For me this is a going ‘inwards’ to more universally held ‘beliefs’, liberated from dogma and the cloak of sectarian interpretation. Dynamic Art seeks to find a language that can resonate with anybody.

A defining factor of Dynamic Art is the fact that the ‘viewer’ has to become active, something is demanded of the viewer, he cannot just stand, amazed, perplexed, overawed by the art work but must engage actively. What is demanded of the viewer is imagination. Eisner (2001) says:

‘Imagination gives us images of the possible that provide a platform for seeing the actual freshly, we can do something about creating what lies beyond’.

p.14

It’s almost as if subtle threads of the imagination, stretching from the viewer to the picture, are actually woven into it.
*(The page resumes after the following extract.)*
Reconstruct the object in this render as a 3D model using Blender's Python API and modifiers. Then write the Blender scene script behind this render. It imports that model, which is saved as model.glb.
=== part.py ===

The work of art only attains a kind of completeness if there is somebody in front of it. This somebody continues the creative process, weaves on; brings the image further in his mind. This process is most successful if both the artist and the viewer, or should I say the participant, have developed a certain level of selflessness. The participant has to be free from preconceptions (strong after echoes of ‘high culture’), approach the work freely, freshly without expectations. This has its resonance with Brooks (1998) Goethenistic methods of contemplation, where the phenomenon is allowed to inform and teach the student:

‘This method shares with transcendental phenomenology the idea of purified subjectivity as an instrument of investigation’

p. 53

The artist, if he is truly dedicated and serious in his endeavour to demarcate new ground, can also, at times, become a selfless vessel. ‘It’ can create through him, he can become a medium, a messenger as it were from another place, another space, guided by higher powers. This experience can be like the not I, but the Christ in me of St. Paul.